Edward Fitzmaurice Inglefield
|Sir Edward Fitzmaurice Inglefield|
Rear-Admiral Edward Fitzmaurice Inglefield, KCB in masonic dress in 1919
10 April 1861|
Wavertree, near Liverpool, Lancashire
|Died||19 July 1945
Burke House, Beaconsfield
|Years of service||1861–1906|
|Commands held||HMS Antrim|
|Other work||Secretary of Lloyd's of London 1906 - 1921|
Rear-Admiral Sir Edward Fitzmaurice Inglefield, KBE (1861–1945) was a Victorian Royal Navy officer and later secretary of Lloyd's of London. He gave his name to the Inglefield clip, a device he patented in 1890 for quickly attaching signal flags.

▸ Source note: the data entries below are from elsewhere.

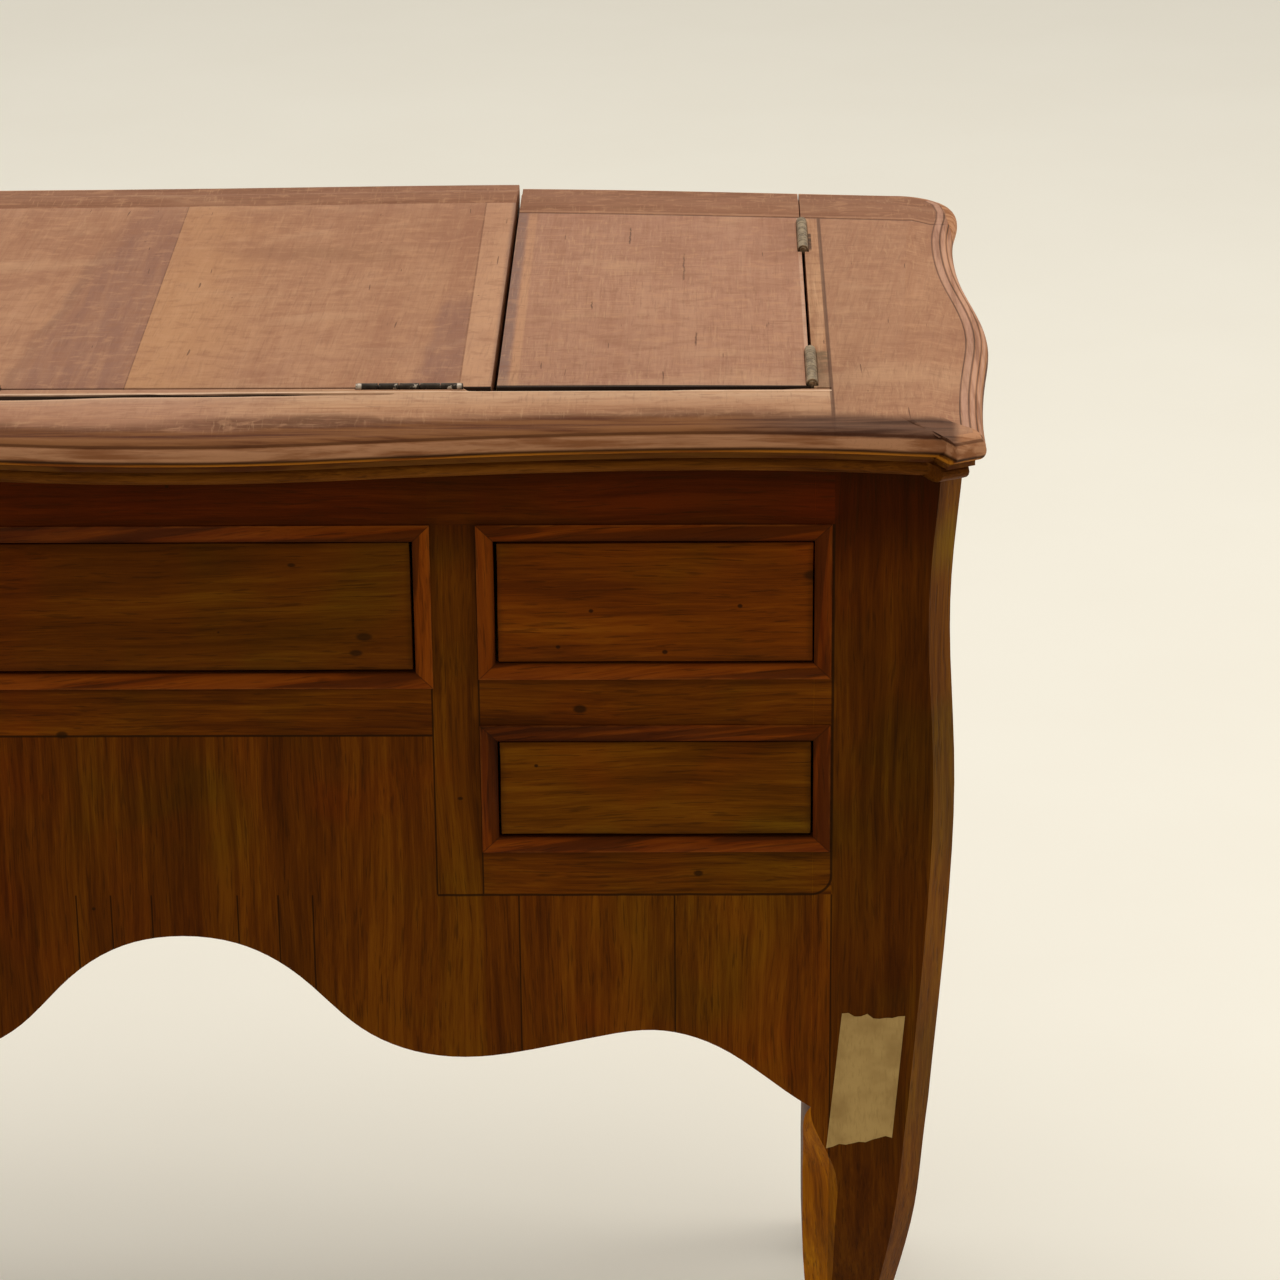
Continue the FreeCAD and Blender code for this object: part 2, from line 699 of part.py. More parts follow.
def hinge_places():
    """Each lid's hinges: place along X and Y, and the turn that points the lid's leaf at the lid."""
    ys = (side_hinge_near_y, side_hinge_far_y)
    return {
        "centre": [(centre_hinge_x, hinge_line_y, 0), (-centre_hinge_x, hinge_line_y, 0)],
        "right": [(side_hinge_x, y, 90) for y in ys],
        "left": [(-side_hinge_x, y, -90) for y in ys],
    }


def hinges_for(lid, shape):
    return [place_hinge(shape, *place) for place in hinge_places()[lid]]


def knuckle_radius(lid):
    return centre_knuckle_radius if lid == "centre" else side_knuckle_radius


def hinge_beds():
    """What each lid's hinges cut from the wood round them."""
    return {lid: hinges_for(lid, hinge_recess(knuckle_radius(lid))) for lid in hinge_places()}


def cut_all(shape, cutters):
    for cutter in cutters:
        shape = shape.cut(cutter)
    return shape


# The mirror
def mirror_parts():
    """Backing, glass and four mitred frame mouldings under the centre lid."""
    x1 = lid_joint_x - mirror_margin_x - mirror_frame_width
    y0 = hinge_line_y + mirror_margin_hinge + mirror_frame_width
    y1 = frame_inner_y - mirror_margin_sitter - mirror_frame_width
    back_z = top_under_z - mirror_back_thickness
    glass_z = back_z - mirror_thickness
    rim = mirror_lip
    back = box(-x1 - rim, x1 + rim, y0 - rim, y1 + rim, back_z, top_under_z)
    glass = box(-x1 - rim, x1 + rim, y0 - rim, y1 + rim, glass_z, back_z)
    play = glue_gap
    bed = box(-x1 - rim - play, x1 + rim + play, y0 - rim - play, y1 + rim + play, glass_z, top_under_z)
    frame = []
    for corners in mitred_strips(-x1, x1, y0, y1, mirror_frame_width):
        face = polygon_face([Vector(u, v, top_under_z - mirror_frame_thickness) for u, v in corners])
        frame.append(face.extrude(Vector(0, 0, mirror_frame_thickness)).cut(bed))
    return back, glass, frame


def export_legs():
    right = leg()
    left = flip_x(right)
    export("leg_hinge_side_right", right)
    export("leg_hinge_side_left", left)
    export("leg_sitter_side_right", flip_y(right))
    export("leg_sitter_side_left", flip_y(left))


def export_case():
    """Face frames, bands and aprons of both faces, then the sides and the bead."""
    for side, turn in (("hinge_side", lambda s: s), ("sitter_side", flip_y)):
        export("top_rail_" + side, turn(top_rail()))
        export("apron_" + side, turn(apron()))
        export("stiles_" + side, *[turn(s) for s in stiles()])
        export("drawer_rails_" + side, *[turn(s) for s in drawer_rails()])
        export("bands_" + side, *[turn(s) for s in bands()])
    right = side_panel()
    export("side_panel_right", right)
    export("side_panel_left", flip_x(right))
    export("bead_moulding", *bead_ring())


def export_inside(wall):
    export("partitions", *partitions())
    export("drawer_runners", *[r for level in ("centre", "upper", "lower") for r in runners(level)])
    export("well_floor", well_floor())
    export("well_walls", wall, flip_x(wall))
    divider = well_divider()
    export("well_dividers", divider, flip_x(divider))


def export_drawers():
    for name, (x0, x1, z0, z1) in openings().items():
        middle_x, middle_z = (x0 + x1) / 2, (z0 + z1) / 2
        if name == "centre":
            knob_xs = (-centre_knob_spacing / 2, centre_knob_spacing / 2)
        else:
            knob_xs = (middle_x,)
        pieces = drawer(x0, x1, z0, z1)
        front = cut_all(pieces["sitter_side_front"][0], [knob_hole(x, middle_z) for x in knob_xs])
        export(f"{name}_drawer_hinge_side_front", *pieces["hinge_side_front"])
        export(f"{name}_drawer_sitter_side_front", front)
        export(f"{name}_drawer_box", *pieces["box"])
        export(f"{name}_drawer_knob", *[knob(x, middle_z) for x in knob_xs])


def export_lids(pieces):
    beds = hinge_beds()
    screws = [screw(x, 1) for x in screw_places()]
    export("centre_lid_panel", cut_all(pieces["centre_panel"], beds["centre"]))
    export("centre_lid_lipping", pieces["centre_lipping"])
    export("right_lid_panel", cut_all(pieces["flap_panel"], beds["right"]))
    export("right_lid_lipping", pieces["flap_lipping"])
    export("left_lid_panel", cut_all(flip_x(pieces["flap_panel"]), beds["left"]))
    export("left_lid_lipping", flip_x(pieces["flap_lipping"]))
    for lid in hinge_places():
        lid_leaf = Part.makeCompound([leaf(1, knuckle_radius(lid)), *screws])
        export(f"{lid}_lid_hinge_leaves", *hinges_for(lid, lid_leaf))
    back, glass, frame = mirror_parts()
    export("mirror_frame", back, *frame)
    export("mirror_glass", glass)


def export_top(pieces):
    """The fixed rail and boards, and the fixed half of every hinge."""
    beds = hinge_beds()
    leaves, pins, fixed_screws = [], [], []
    screws = Part.makeCompound([screw(x, -1) for x in screw_places()])
    for lid in hinge_places():
        leaves += hinges_for(lid, leaf(-1, knuckle_radius(lid)))
        pins += hinges_for(lid, hinge_pin())
        fixed_screws += hinges_for(lid, screws)
    export("top_hinge_rail", cut_all(pieces["rail"], beds["centre"]))
    wall = cut_all(well_wall(pieces["wall_top"]), beds["right"])
    side = cut_all(pieces["side"], beds["right"])
    export("top_board_right", side)
    export("top_board_left", flip_x(side))
    export("top_end_strips", pieces["strip"], flip_x(pieces["strip"]))
    export("hinge_fixed_leaves", *leaves)
    export("hinge_pins", *pins)
    export("hinge_screws", *fixed_screws)
    return wall


def main():
    os.makedirs("parts", exist_ok=True)
    pieces = top_pieces(whole_top())
    export_legs()
    export_case()
    wall = export_top(pieces)
    export_inside(wall)
    export_drawers()
    export_lids(pieces)


main()
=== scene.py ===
import math
import random

import bpy
from mathutils import Matrix, Vector, noise


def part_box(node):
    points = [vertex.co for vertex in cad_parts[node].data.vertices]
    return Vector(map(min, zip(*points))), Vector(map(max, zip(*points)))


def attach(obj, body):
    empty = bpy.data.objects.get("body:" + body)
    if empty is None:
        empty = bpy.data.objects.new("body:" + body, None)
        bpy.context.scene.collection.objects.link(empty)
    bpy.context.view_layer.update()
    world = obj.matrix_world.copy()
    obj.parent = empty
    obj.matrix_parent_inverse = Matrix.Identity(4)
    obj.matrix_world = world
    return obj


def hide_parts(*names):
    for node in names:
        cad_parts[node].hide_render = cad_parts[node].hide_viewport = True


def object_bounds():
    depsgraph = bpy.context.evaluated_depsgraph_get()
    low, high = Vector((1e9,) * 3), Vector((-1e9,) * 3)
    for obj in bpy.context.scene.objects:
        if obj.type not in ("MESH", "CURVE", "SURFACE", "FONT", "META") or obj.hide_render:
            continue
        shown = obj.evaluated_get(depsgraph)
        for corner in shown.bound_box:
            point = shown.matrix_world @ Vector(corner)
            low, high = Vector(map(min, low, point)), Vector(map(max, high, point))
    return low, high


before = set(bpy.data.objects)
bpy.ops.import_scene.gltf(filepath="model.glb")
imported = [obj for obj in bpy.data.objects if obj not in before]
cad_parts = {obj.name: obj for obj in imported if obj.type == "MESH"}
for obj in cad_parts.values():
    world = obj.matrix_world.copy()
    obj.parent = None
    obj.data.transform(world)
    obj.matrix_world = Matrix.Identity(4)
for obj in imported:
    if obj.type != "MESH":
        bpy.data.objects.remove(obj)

mm = 0.001
cad_low, cad_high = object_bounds()

# Camera, fitted to the table's edges for a table 760 mm high
camera_place = Vector((306.5, -2593.6, 1612.1)) * mm
camera_pitch = math.radians(22.571)
camera_yaw = math.radians(0.958)
camera_roll = math.radians(-0.513)
image_side = 1280
focal_pixels = 4454.8
sensor_width = 36.0

# Places on the top, from the frame
hinge_y, top_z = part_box("top_hinge_rail")[1].yz
lid_edge_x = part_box("centre_lid_panel")[1].x
side_lid_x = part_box("right_lid_panel")[0].x
wall_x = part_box("well_walls")[1].x
nosing_top_z = top_z - 3.0 * mm
edge_samples = 31
edge_margin = 1.0 * mm
lobe_x = 420.0 * mm
side_line_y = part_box("right_lid_panel")[1].y
side_line_fall = side_line_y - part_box("top_end_strips")[0].y
side_line_span = 249.0 * mm
veneer_seam_x = -31.5 * mm
strip_seam_x = 162.5 * mm

# How far the centre lid has lifted, and how deep the rail's groove and worn edge are, in millimetres
lid_lift, groove_depth, edge_depth = 3.4, 7.0, 6.0

# Places on the two faces, from the frame
face_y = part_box("apron_hinge_side")[0].y
band_outer_x, band_top_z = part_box("bands_hinge_side")[1].xz
low_rail_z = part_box("drawer_rails_hinge_side")[0].z
centre_rail_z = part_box("apron_hinge_side")[1].z
stile_inner_x = 145.0 * mm
stile_outer_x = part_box("stiles_hinge_side")[1].x - 10.0 * mm
opening_boxes = [
    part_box(f"{name}_drawer_hinge_side_front") for name in ("centre", "upper_right", "lower_right")
]
drawer_gap = 1.2 * mm
band_width = 10.0 * mm
# Heights over which the face is given painted shadow under the overhanging top
shade_under_top_z = (650 * mm, 705 * mm)

# Seams of the apron's leaves from the middle outwards, in millimetres, and how light each leaf is
apron_seams = [25.6, 49.9, 70.5, 193.3, 285.8]
leaf_shades = [0.78, 0.95, 0.82, 0.9, 0.98, 1.04, 0.66]
leg_seam_x = band_outer_x + 1.2 * mm
leaf_edges = [seam * mm for seam in apron_seams] + [leg_seam_x]

# Marks on the faces: X and Z of the middle and the radius, in millimetres
drawer_knots = [(106.5, 623.1, 3.2), (101.5, 613.0, 2.6), (367.0, 661.0, 4.0), (66.0, 668.0, 1.6)]
drawer_specks = [
    (238.4, 639.0, 1.5), (324.6, 641.9, 1.6), (219.0, 616.5, 1.5), (281.0, 613.2, 1.8), (205.0, 541.0, 1.3),
]
face_knots = [
    (231.2, 577.2, 3.4), (-4.3, 591.0, 1.6), (-72.7, 561.4, 3.0), (300.0, 471.0, 2.4), (160.0, 520.0, 1.4),
]

# Where a ramp puts a wood's dark, middle and light tone
tone_places = (0.38, 0.50, 0.62)


def tint(colour):
    """Linear values for a colour given as a screen shows it. A colour of four numbers is linear already."""
    if len(colour) == 4:
        return colour
    shares = [c / 255 for c in colour]
    return tuple(c / 12.92 if c < 0.04045 else ((c + 0.055) / 1.055) ** 2.4 for c in shares) + (1.0,)


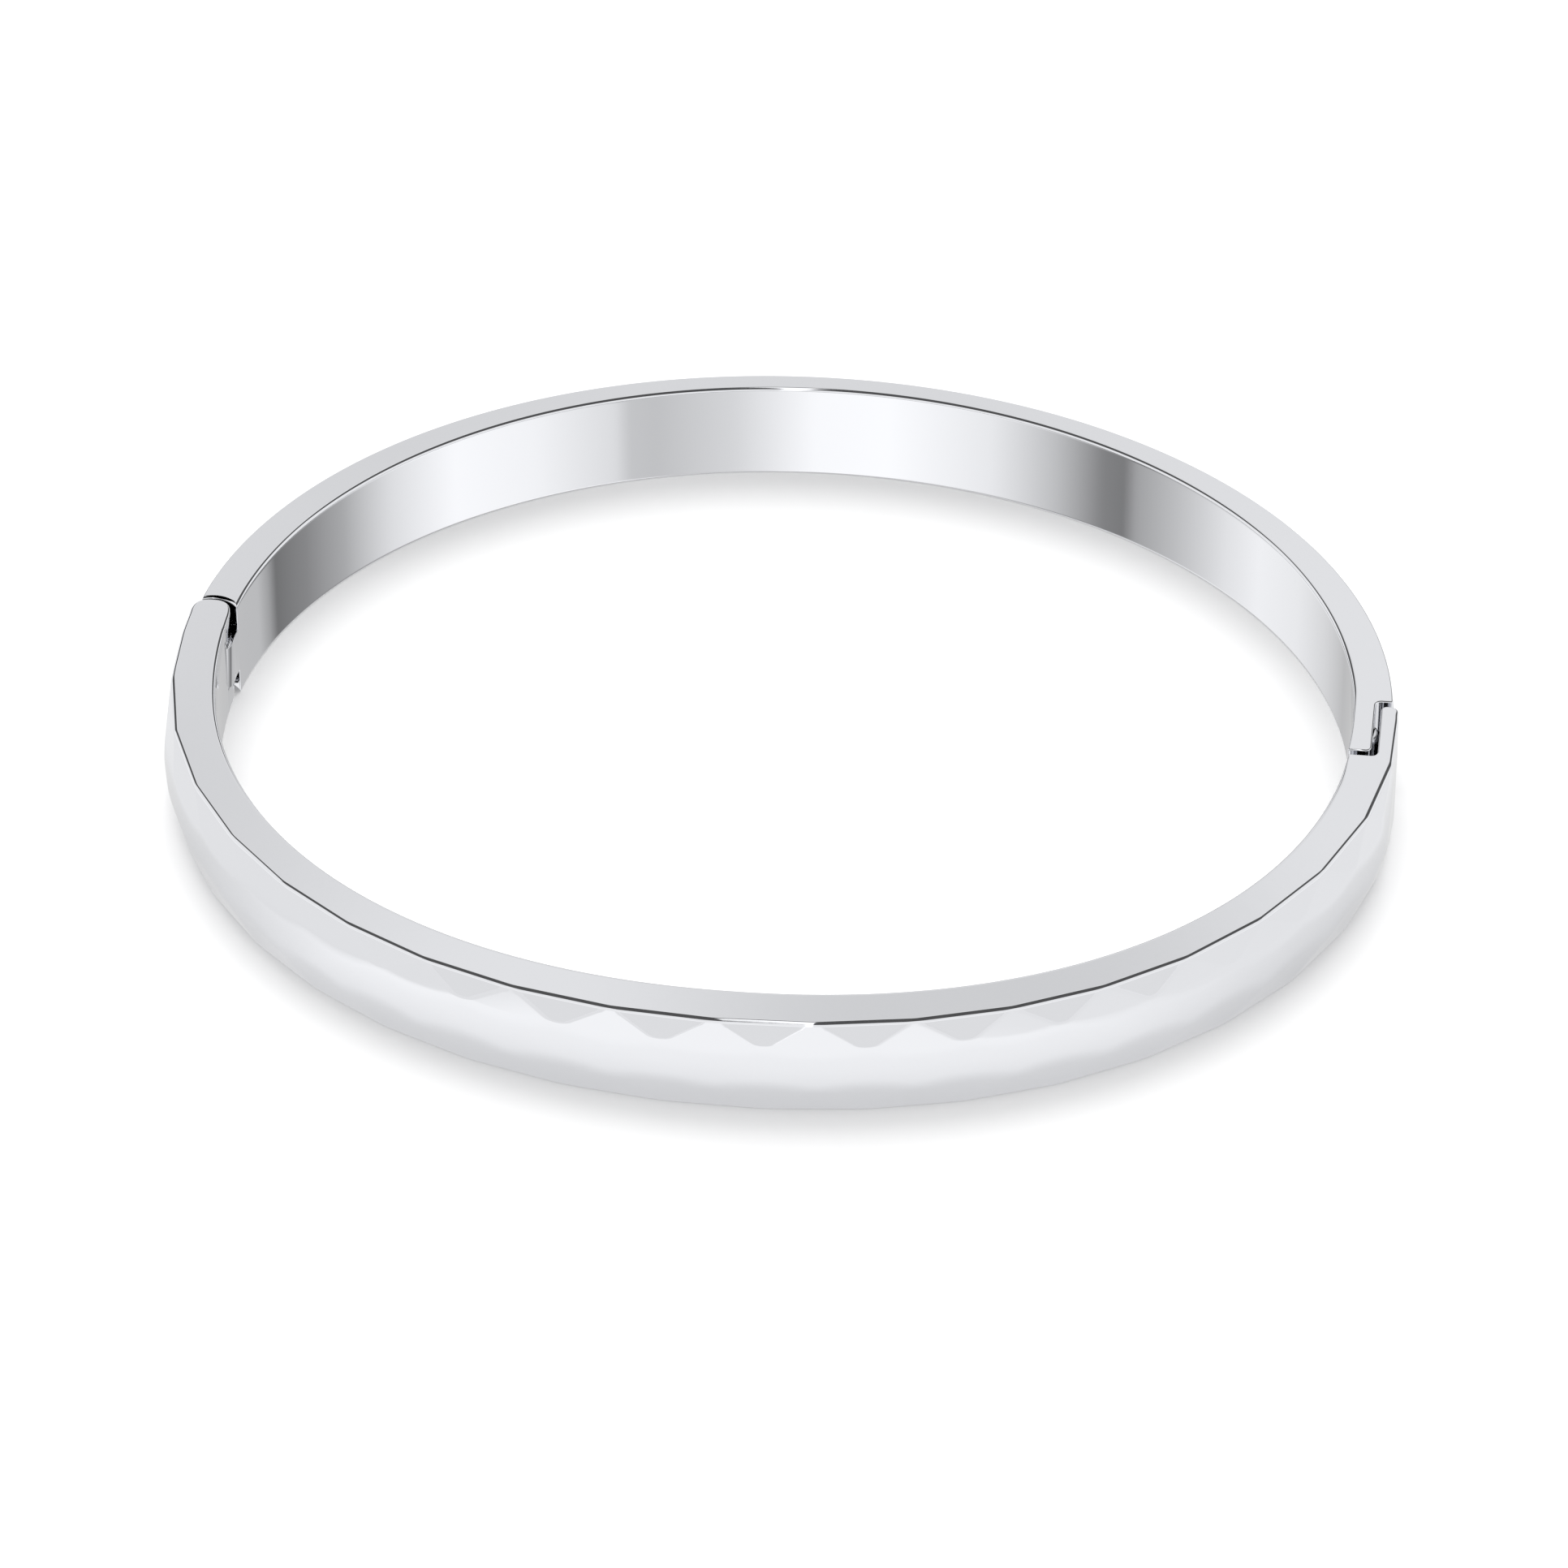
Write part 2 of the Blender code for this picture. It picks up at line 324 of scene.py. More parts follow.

Edward Fitzmaurice Inglefield born on 10 April 1861 at Wavertree, near Liverpool, Lancashire, the youngest son of Edward Augustus Inglefield (1820–1894), Arctic explorer and Royal Navy admiral. He married Julia Katherine Margaret née Wilson in 1887; in 1891 she submitted a petition for divorce although the 1911 census shows them as still married but living apart.
He joined the Royal Navy in 1874 and was promoted to midshipman on 16 March 1876, and joined the Emerald-class screw corvette HMS Tourmaline on 5 March 1879, probably on the North America and West Indies Station.
Service as a lieutenant
He was promoted to lieutenant on 3 July 1883. A painting by Lieutenant E F Inglefield survives in the National Maritime Museum entitled A Pinnace for Chasing Slaves. It seems probable that he served in HMS London during her time engaged in the East African anti-slavery campaign of the late 19th century. He served in the Sudan, in the relief of Khartoum in 1884-85 and commanded a torpedo boat during the blockade of Greece in 1886. On 1 September 1888 he was appointed the flag lieutenant to Rear-Admiral St. George Caulfield D'Arcy Irvine.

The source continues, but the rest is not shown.